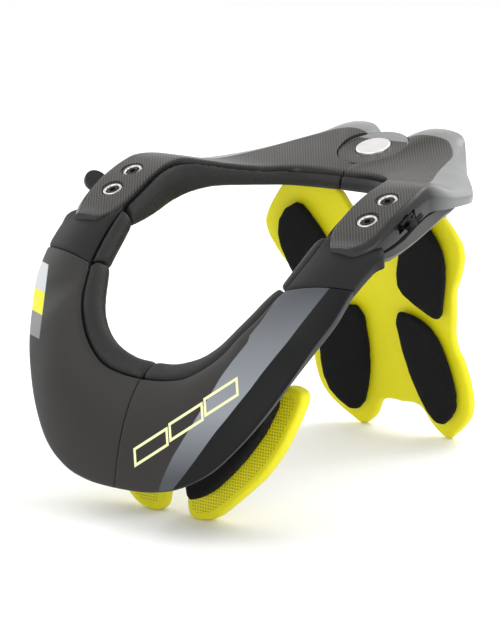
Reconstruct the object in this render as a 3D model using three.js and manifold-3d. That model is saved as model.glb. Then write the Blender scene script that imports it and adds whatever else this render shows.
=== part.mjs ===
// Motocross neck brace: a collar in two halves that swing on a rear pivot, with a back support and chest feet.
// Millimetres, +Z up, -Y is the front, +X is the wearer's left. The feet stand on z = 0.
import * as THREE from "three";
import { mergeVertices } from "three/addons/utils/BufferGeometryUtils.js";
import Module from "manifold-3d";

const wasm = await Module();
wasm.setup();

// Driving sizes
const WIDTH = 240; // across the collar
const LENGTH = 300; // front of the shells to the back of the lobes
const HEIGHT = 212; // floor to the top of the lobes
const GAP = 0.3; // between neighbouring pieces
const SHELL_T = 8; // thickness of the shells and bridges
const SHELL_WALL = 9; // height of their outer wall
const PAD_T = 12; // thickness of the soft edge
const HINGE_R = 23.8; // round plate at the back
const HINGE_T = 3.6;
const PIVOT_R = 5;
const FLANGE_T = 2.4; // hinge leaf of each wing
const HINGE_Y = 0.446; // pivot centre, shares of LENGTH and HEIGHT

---

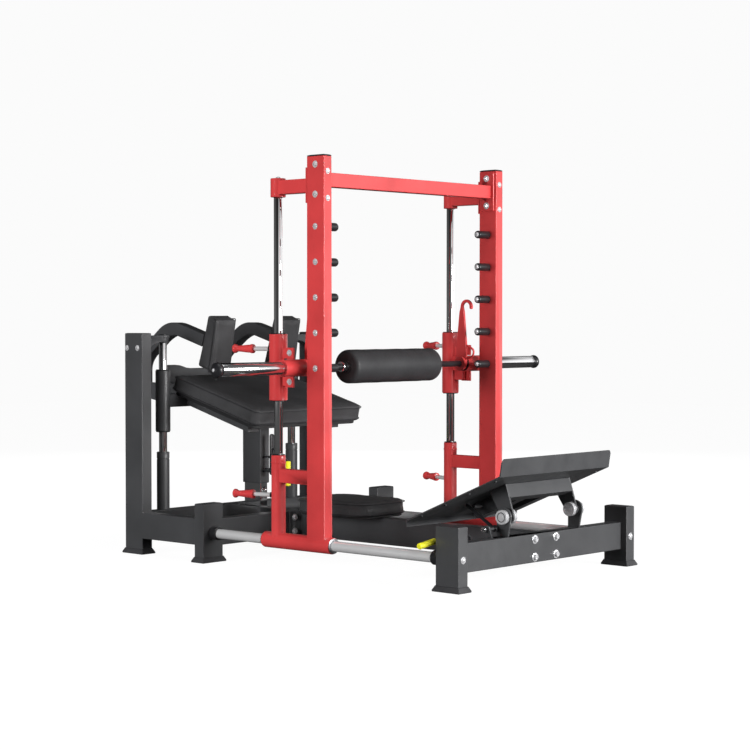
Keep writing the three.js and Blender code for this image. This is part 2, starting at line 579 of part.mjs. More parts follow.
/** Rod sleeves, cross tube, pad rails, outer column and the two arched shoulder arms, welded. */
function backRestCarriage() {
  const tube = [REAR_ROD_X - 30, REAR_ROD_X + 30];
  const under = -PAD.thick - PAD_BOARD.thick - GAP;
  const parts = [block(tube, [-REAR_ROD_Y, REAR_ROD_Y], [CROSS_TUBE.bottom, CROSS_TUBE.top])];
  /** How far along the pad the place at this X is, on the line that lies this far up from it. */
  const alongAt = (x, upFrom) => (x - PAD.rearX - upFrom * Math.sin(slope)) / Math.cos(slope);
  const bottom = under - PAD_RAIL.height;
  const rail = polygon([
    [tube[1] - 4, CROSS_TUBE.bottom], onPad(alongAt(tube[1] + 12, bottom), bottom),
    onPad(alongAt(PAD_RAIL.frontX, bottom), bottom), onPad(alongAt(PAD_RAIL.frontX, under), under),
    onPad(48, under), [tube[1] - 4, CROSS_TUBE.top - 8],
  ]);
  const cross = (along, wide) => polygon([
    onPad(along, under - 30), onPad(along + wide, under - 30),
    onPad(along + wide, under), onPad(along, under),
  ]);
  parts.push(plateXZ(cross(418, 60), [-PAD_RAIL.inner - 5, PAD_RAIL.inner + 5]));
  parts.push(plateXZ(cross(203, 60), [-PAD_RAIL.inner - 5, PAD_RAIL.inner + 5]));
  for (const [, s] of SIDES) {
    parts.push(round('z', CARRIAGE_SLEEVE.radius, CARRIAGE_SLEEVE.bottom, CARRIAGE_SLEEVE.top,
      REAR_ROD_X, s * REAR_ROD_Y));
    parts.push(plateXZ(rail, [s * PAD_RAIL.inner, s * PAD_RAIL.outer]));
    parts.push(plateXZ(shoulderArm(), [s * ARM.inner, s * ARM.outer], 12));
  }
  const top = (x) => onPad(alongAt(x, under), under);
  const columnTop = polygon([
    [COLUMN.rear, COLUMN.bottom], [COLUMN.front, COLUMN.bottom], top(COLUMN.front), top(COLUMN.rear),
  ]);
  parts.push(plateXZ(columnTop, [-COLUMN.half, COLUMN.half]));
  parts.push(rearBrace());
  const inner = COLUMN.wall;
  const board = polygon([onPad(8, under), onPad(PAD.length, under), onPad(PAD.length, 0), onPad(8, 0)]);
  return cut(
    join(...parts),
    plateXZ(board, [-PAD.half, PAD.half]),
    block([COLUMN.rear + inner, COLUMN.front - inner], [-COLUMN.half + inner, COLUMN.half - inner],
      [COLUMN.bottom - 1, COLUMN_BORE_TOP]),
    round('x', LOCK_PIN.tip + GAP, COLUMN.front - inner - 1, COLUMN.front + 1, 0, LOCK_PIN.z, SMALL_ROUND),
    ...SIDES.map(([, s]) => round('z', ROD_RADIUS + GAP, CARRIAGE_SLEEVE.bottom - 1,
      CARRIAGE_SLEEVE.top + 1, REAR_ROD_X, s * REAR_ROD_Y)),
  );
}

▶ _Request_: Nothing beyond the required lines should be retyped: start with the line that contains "Reconstruct the object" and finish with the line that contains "const HINGE_Y = 0.446;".

▶ _Task output_:
Reconstruct the object in this render as a 3D model using three.js and manifold-3d. That model is saved as model.glb. Then write the Blender scene script that imports it and adds whatever else this render shows.
=== part.mjs ===
// Motocross neck brace: a collar in two halves that swing on a rear pivot, with a back support and chest feet.
// Millimetres, +Z up, -Y is the front, +X is the wearer's left. The feet stand on z = 0.
import * as THREE from "three";
import { mergeVertices } from "three/addons/utils/BufferGeometryUtils.js";
import Module from "manifold-3d";

const wasm = await Module();
wasm.setup();

// Driving sizes
const WIDTH = 240; // across the collar
const LENGTH = 300; // front of the shells to the back of the lobes
const HEIGHT = 212; // floor to the top of the lobes
const GAP = 0.3; // between neighbouring pieces
const SHELL_T = 8; // thickness of the shells and bridges
const SHELL_WALL = 9; // height of their outer wall
const PAD_T = 12; // thickness of the soft edge
const HINGE_R = 23.8; // round plate at the back
const HINGE_T = 3.6;
const PIVOT_R = 5;
const FLANGE_T = 2.4; // hinge leaf of each wing
const HINGE_Y = 0.446; // pivot centre, shares of LENGTH and HEIGHT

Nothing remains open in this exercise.